+++ Information supplied

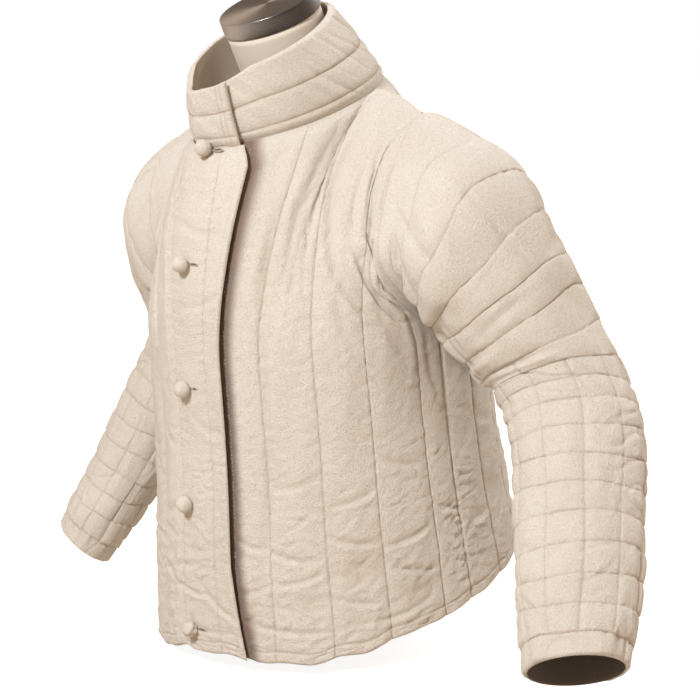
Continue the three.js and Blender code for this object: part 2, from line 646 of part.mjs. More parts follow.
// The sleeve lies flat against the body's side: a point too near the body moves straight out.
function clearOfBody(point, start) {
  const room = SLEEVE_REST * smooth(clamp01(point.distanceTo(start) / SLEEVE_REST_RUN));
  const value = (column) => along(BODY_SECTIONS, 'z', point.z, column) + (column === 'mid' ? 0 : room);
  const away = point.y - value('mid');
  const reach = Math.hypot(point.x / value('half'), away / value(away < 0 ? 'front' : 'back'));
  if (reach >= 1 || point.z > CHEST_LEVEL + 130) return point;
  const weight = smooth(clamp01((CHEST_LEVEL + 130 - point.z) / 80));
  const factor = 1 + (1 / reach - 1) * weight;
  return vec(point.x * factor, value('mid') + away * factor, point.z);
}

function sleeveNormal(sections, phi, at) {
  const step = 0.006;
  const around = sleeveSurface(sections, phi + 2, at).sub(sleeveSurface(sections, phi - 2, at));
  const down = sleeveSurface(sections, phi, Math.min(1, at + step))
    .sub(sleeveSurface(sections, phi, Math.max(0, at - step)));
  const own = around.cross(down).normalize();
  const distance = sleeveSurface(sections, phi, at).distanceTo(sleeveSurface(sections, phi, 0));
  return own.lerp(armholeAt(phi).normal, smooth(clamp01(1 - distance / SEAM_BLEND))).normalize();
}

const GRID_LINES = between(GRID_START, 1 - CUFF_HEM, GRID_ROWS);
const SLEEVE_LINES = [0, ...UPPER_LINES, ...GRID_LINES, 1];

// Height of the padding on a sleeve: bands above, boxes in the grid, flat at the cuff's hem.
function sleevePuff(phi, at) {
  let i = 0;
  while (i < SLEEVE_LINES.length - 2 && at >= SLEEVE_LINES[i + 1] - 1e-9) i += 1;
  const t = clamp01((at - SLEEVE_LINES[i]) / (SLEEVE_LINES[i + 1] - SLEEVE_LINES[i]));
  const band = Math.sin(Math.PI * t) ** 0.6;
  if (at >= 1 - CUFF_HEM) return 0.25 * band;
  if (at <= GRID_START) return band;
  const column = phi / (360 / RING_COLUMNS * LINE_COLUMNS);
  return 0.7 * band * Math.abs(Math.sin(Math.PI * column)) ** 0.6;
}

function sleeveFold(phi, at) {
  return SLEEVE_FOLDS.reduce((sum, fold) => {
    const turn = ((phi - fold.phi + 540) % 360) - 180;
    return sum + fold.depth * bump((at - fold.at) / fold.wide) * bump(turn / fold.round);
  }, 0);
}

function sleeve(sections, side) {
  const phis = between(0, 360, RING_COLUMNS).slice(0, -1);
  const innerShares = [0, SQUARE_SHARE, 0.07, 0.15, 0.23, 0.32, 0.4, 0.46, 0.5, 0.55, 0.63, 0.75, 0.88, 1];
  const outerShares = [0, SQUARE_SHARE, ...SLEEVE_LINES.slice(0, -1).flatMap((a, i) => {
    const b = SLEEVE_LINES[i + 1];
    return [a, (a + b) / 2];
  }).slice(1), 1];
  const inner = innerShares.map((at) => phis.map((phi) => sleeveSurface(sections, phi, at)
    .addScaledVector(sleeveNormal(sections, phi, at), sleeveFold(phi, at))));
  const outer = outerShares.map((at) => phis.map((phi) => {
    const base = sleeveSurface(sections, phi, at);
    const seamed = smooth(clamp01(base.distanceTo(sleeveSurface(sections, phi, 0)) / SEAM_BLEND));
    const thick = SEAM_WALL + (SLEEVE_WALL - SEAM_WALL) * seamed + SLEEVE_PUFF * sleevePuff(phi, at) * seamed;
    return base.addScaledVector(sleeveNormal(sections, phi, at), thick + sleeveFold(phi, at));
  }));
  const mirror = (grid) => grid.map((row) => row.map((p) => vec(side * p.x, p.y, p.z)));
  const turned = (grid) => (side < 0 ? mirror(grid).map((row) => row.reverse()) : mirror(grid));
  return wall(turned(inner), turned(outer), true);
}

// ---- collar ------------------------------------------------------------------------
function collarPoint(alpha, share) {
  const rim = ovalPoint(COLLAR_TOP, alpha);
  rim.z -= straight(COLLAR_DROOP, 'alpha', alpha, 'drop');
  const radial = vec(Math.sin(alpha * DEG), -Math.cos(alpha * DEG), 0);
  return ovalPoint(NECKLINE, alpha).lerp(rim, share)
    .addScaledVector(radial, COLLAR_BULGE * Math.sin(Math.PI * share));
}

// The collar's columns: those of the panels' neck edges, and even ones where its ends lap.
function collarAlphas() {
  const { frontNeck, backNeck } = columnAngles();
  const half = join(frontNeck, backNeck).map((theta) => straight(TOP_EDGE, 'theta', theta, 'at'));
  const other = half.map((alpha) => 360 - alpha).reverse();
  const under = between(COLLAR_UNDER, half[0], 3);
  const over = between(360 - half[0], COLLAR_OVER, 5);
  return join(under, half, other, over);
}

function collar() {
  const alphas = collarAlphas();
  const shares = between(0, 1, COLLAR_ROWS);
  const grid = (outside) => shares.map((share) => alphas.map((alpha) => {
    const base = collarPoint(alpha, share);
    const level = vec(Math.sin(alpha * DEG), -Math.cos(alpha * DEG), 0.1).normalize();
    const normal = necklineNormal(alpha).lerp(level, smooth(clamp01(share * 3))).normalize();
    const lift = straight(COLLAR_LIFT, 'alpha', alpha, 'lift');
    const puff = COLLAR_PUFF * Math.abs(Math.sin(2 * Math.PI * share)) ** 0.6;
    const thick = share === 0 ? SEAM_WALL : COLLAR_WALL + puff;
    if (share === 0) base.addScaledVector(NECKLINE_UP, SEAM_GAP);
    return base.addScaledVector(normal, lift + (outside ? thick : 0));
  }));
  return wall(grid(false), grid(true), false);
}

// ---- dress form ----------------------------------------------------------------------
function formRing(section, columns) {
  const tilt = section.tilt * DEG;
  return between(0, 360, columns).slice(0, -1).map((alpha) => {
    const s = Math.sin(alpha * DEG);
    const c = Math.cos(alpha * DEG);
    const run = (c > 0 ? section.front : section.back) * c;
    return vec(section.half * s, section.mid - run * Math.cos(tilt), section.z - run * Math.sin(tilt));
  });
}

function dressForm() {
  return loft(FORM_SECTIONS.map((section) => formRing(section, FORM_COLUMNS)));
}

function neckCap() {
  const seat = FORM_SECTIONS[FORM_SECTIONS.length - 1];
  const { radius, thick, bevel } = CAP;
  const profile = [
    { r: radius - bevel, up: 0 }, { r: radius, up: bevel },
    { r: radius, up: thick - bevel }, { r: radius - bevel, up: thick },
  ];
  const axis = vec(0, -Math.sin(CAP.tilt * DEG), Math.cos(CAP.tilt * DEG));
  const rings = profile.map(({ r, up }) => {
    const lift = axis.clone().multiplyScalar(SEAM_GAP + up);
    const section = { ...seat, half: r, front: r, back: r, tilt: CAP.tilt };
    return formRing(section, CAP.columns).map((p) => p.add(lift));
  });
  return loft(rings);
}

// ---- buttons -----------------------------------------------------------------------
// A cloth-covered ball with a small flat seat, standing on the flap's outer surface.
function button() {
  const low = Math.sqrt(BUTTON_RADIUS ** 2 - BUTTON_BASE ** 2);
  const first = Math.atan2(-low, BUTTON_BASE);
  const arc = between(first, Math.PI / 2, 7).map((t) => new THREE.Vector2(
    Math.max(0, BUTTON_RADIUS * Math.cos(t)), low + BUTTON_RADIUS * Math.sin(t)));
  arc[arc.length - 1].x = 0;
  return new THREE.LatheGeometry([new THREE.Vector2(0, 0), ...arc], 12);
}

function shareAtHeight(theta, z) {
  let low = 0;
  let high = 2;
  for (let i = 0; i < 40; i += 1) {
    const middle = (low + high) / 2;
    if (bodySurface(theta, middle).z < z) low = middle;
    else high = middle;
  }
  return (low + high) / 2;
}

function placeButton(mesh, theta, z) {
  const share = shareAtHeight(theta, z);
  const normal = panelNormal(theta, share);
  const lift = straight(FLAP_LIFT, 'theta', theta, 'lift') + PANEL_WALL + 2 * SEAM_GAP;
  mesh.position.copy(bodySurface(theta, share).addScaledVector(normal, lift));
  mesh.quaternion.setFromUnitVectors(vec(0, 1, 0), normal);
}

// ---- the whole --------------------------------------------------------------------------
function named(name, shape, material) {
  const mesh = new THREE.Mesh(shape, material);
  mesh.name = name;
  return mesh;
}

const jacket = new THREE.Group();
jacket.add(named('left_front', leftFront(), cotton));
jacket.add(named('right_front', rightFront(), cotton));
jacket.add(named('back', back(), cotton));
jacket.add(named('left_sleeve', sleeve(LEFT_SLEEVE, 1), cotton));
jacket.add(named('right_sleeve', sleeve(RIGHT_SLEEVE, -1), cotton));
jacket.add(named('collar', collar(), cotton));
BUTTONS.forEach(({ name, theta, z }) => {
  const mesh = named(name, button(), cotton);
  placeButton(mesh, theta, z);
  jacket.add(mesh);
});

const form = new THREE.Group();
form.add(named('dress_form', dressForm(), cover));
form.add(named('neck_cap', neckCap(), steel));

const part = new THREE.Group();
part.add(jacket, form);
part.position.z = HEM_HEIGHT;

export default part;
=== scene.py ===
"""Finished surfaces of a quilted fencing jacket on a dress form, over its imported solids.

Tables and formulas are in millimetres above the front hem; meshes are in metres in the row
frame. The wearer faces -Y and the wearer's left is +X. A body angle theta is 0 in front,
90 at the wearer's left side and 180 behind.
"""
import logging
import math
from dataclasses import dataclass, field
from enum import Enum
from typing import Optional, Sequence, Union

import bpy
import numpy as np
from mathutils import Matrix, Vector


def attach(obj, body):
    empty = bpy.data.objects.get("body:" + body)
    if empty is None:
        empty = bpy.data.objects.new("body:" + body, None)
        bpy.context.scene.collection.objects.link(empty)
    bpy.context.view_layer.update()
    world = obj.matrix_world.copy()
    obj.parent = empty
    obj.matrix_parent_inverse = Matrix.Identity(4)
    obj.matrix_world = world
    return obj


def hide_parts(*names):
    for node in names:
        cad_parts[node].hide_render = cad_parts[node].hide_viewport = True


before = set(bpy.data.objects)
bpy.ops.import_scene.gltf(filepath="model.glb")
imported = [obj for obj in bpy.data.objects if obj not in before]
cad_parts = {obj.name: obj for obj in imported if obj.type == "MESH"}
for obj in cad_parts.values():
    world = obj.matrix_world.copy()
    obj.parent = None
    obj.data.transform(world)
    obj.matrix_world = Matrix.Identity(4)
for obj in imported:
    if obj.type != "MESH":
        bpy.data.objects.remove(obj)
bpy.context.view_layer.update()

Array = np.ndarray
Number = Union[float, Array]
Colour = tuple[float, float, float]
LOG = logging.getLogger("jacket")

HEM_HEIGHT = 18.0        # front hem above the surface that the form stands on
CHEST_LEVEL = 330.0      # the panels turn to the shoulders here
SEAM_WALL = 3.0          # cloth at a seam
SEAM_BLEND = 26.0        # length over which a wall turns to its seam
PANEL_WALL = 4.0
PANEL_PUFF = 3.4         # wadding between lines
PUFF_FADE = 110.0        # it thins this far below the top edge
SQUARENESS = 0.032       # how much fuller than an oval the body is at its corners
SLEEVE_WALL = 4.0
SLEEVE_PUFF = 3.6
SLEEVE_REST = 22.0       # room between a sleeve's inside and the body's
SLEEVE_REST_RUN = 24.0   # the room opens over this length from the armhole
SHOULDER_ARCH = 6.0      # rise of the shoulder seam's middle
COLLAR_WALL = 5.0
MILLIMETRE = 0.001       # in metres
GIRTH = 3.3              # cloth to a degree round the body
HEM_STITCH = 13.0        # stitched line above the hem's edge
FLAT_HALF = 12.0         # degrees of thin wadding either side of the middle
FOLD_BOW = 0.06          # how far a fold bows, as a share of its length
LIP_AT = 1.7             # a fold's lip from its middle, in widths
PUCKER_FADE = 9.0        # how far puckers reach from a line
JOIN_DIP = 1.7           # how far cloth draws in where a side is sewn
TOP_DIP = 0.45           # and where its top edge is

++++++

### The request
Only the lines from the opening of the material through the line with "const SLEEVE_LINES = [0, ...UPPER_LINES, ...GRID_LINES, 1];" should be echoed, exactly as written.

### Solution below
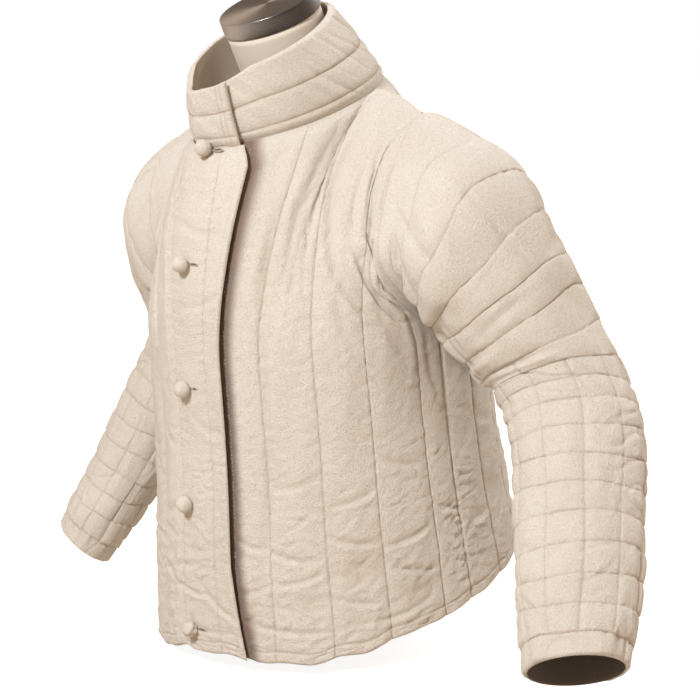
Continue the three.js and Blender code for this object: part 2, from line 646 of part.mjs. More parts follow.
// The sleeve lies flat against the body's side: a point too near the body moves straight out.
function clearOfBody(point, start) {
  const room = SLEEVE_REST * smooth(clamp01(point.distanceTo(start) / SLEEVE_REST_RUN));
  const value = (column) => along(BODY_SECTIONS, 'z', point.z, column) + (column === 'mid' ? 0 : room);
  const away = point.y - value('mid');
  const reach = Math.hypot(point.x / value('half'), away / value(away < 0 ? 'front' : 'back'));
  if (reach >= 1 || point.z > CHEST_LEVEL + 130) return point;
  const weight = smooth(clamp01((CHEST_LEVEL + 130 - point.z) / 80));
  const factor = 1 + (1 / reach - 1) * weight;
  return vec(point.x * factor, value('mid') + away * factor, point.z);
}

function sleeveNormal(sections, phi, at) {
  const step = 0.006;
  const around = sleeveSurface(sections, phi + 2, at).sub(sleeveSurface(sections, phi - 2, at));
  const down = sleeveSurface(sections, phi, Math.min(1, at + step))
    .sub(sleeveSurface(sections, phi, Math.max(0, at - step)));
  const own = around.cross(down).normalize();
  const distance = sleeveSurface(sections, phi, at).distanceTo(sleeveSurface(sections, phi, 0));
  return own.lerp(armholeAt(phi).normal, smooth(clamp01(1 - distance / SEAM_BLEND))).normalize();
}

const GRID_LINES = between(GRID_START, 1 - CUFF_HEM, GRID_ROWS);
const SLEEVE_LINES = [0, ...UPPER_LINES, ...GRID_LINES, 1];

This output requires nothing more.